Zoe's birthday is tomorrow and my heart has taken however many giant steps backwards. Light bulbs are busting all over the house immersing me in darkness.

Sep 9, 2011

Limbo

Some days are better than others, with the mornings being unbearable. Jeff and I are still 'together' but in a limbo that is convenient for him and painful for me. He isn't living here and I miss him. We talk and I go see him. Every now and again, I get insecure and fight with him. I don't mean for it to happen, but I am so confused by all this. I don't know how to just let go and let the chips fall as they may. I feel like I'm grieving the loss of something not quite lost yet. I am having a really hard time. At times I feel like surely love will prevail and this will be ok. I spent Aidyn's infancy with this guy and we both agree that we love and miss each other. Other days I feel like I'm just enduring the slow death of a realtionship that meant so very much to me. I get messages where he assures me he cares about me and is thinking about and working on this, other days I feel like an afterthought for him, while he's always on my mind.
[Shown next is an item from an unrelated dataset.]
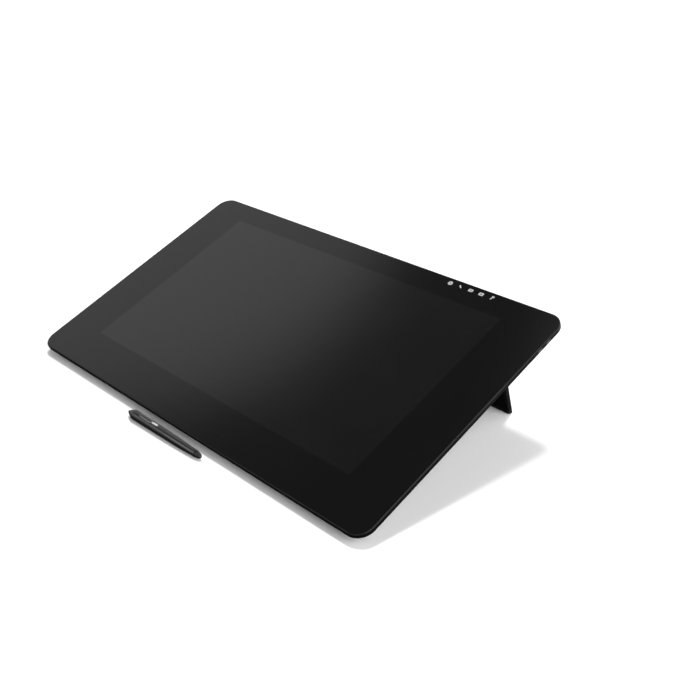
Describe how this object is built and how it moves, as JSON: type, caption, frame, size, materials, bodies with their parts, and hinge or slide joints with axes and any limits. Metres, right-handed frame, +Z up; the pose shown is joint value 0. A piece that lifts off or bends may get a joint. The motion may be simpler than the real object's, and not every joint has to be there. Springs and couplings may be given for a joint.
{
  "type": "pen drawing tablet",
  "caption": "Large pen display on fold-out legs: flat black glass with a wide border, thin rim, cooled rear housing with a socket bay, and a drawing pen.",
  "frame": {"origin": "middle of the front rubber strip's contact face, on the table", "axes": "+X along the front edge to the user's right, +Y away from the user, +Z up"},
  "size_m": [0.677, 0.3917, 0.1568],
  "materials": {
    "etched_glass": "fine matt etch over a black screen",
    "rim_metal": "satin black paint",
    "black_print": "matt ink",
    "key_print": "light grey print",
    "board": "solder mask",
    "panel": "switched-off screen",
    "clear_acrylic": "polished",
    "led_strip": "white",
    "sheet_metal": "mill finish",
    "foam": "closed-cell foam",
    "shield_foil": "rolled foil",
    "cast_metal": "as cast",
    "flex_film": "satin film",
    "chip_plastic": "moulded",
    "heat_metal": "extruded",
    "copper": "drawn copper",
    "fan_plastic": "moulded",
    "socket_metal": "plated steel",
    "button_plastic": "satin",
    "back_plastic": "fine moulded grain",
    "insert_brass": "turned",
    "screw_steel": "black zinc",
    "foot_rubber": "matt",
    "bracket_steel": "pressed",
    "pin_steel": "ground",
    "leg_metal": "satin black paint",
    "pen_plastic": "satin",
    "pen_rubber": "soft satin",
    "nib_plastic": "matt",
    "switch_plastic": "semi-gloss",
    "accent_metal": "satin bright",
    "cap_plastic": "satin",
    "eraser_plastic": "satin"
  },
  "bodies": {
    "tablet": {"cover_glass": "etched_glass", "rim_frame": "rim_metal", "border_mask": "black_print", "key_marks": "key_print", "touch_key_board": "board", "lcd_panel": "panel", "light_guide": "clear_acrylic", "led_bar": "led_strip", "backlight_tray": "sheet_metal", "panel_gasket": "foam", "digitizer_board": "board", "shield_sheet": "shield_foil", "chassis_plate": "cast_metal", "ribbon_cables": "flex_film", "main_board": "board", "board_chips": "chip_plastic", "heat_sink": "heat_metal", "heat_pipe": "copper", "fan_housing_left": "fan_plastic", "fan_housing_right": "fan_plastic", "port_board": "board", "video_sockets": "socket_metal", "power_inlet": "chip_plastic", "side_board_left": "board", "side_board_right": "board", "usb_sockets": "socket_metal", "headphone_jack": "chip_plastic", "power_switch": "socket_metal", "back_cover": "back_plastic", "leg_well_left": "back_plastic", "leg_well_right": "back_plastic", "socket_tub": "back_plastic", "vesa_inserts": "insert_brass", "cover_screws": "screw_steel", "bracket_screws": "screw_steel", "front_strip": "foot_rubber", "rear_feet": "foot_rubber", "leg_bracket_left": "bracket_steel", "leg_bracket_right": "bracket_steel", "leg_pin_left": "pin_steel", "leg_pin_right": "pin_steel"},
    "fan_left": {"fan_rotor_left": "fan_plastic"},
    "fan_right": {"fan_rotor_right": "fan_plastic"},
    "power_button": {"power_button": "button_plastic"},
    "cable_cover": {"cable_cover": "back_plastic"},
    "leg_left": {"leg_left": "leg_metal", "leg_shoe_left": "foot_rubber"},
    "leg_right": {"leg_right": "leg_metal", "leg_shoe_right": "foot_rubber"},
    "pen": {"pen_barrel": "pen_plastic", "pen_grip": "pen_rubber", "pen_cone": "pen_plastic", "pen_sensor": "socket_metal", "pen_coil": "copper", "pen_board": "board", "pen_accent": "accent_metal", "pen_cap": "cap_plastic"},
    "pen_nib": {"pen_nib": "nib_plastic"},
    "pen_switch": {"pen_switch": "switch_plastic"},
    "pen_eraser": {"pen_eraser": "eraser_plastic"}
  },
  "joints": [
    {"name": "left_leg_fold", "type": "hinge", "parent": "tablet", "child": "leg_left", "pos_m": [-0.245, 0.2762, 0.11367], "axis": [-1, 0, 0], "range_deg": [0, 86.7]},
    {"name": "right_leg_fold", "type": "hinge", "parent": "tablet", "child": "leg_right", "pos_m": [0.245, 0.2762, 0.11367], "axis": [-1, 0, 0], "range_deg": [0, 86.7]},
    {"name": "left_fan_spin", "type": "hinge", "parent": "tablet", "child": "fan_left", "pos_m": [-0.162, 0.16385, 0.07201], "axis": [0, -0.3633, 0.9317], "continuous": true},
    {"name": "right_fan_spin", "type": "hinge", "parent": "tablet", "child": "fan_right", "pos_m": [0.162, 0.16385, 0.07201], "axis": [0, -0.3633, 0.9317], "continuous": true},
    {"name": "power_button_press", "type": "slide", "parent": "tablet", "child": "power_button", "axis": [0, -0.9317, -0.3633], "range_m": [0, 0.0007], "stiffness_N_per_m": 1500, "springref_m": -0.0005},
    {"name": "cable_cover_slide", "type": "slide", "parent": "tablet", "child": "cable_cover", "axis": [0, 0.9317, 0.3633], "range_m": [0, 0.08]},
    {"name": "pen_lift", "type": "slide", "parent": "tablet", "child": "pen", "axis": [0, 0, 1], "range_m": [0, 0.12]},
    {"name": "pen_nib_press", "type": "slide", "parent": "pen", "child": "pen_nib", "axis": [0.9999, 0.0122, -0.0113], "range_m": [0, 0.0004], "stiffness_N_per_m": 800, "springref_m": -0.0004},
    {"name": "pen_switch_rock", "type": "hinge", "parent": "pen", "child": "pen_switch", "pos_m": [-0.04045, -0.0554, 0.01131], "axis": [-0.0114, 0.9975, 0.0698], "range_deg": [-1.5, 1.5], "stiffness_Nm_per_rad": 0.5},
    {"name": "pen_eraser_press", "type": "slide", "parent": "pen", "child": "pen_eraser", "axis": [-0.9999, -0.0122, 0.0113], "range_m": [0, 0.0008], "stiffness_N_per_m": 600, "springref_m": -0.0005}
  ]
}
This will have to end soon. I can't wait around forever wondering if I'm going to get the life I loved back. It either needs to happen or I need to start building a new life as much as I don't feel ready to. I have (ish) the person I want. I don't want to start over again. I know I can but it hurts. I had the life I wanted, the one I was told to believe in and then Jeff floated away from me on a cloud of doubt and guilt. I can't figure this out for him, but I can't live in limbo forever.

Sep 3, 2011

Empty

Helping me raise my children, made him feel guilty about the situation with his son.
I can't have another child...
 Two of these are reasons Jeff decided he didn't know if he could be with me. He said his feelings changed after seeing his little boy so excited about his ex wife's new baby. We stuck it out a week after he decided he had these feelings. I thought everything was going to be ok. He got drunk last night and showed his true colors. The fact that I stood beside him didn't matter. He said I was selfish and never made his problems a bigger priority than my own. I took him to his mother's in the middle of the night. All he took with him was the rest of his beer.....and a part of my heart.

There is no 'maybe' we'll get back together, it's the real thing, it's over.

(Feel free to comment however you like, just please don't bash Jeff. I am so, so angry by how blind he is and how bad I am hurting but I don't want ugly things said as I do, unfortunately, love him.)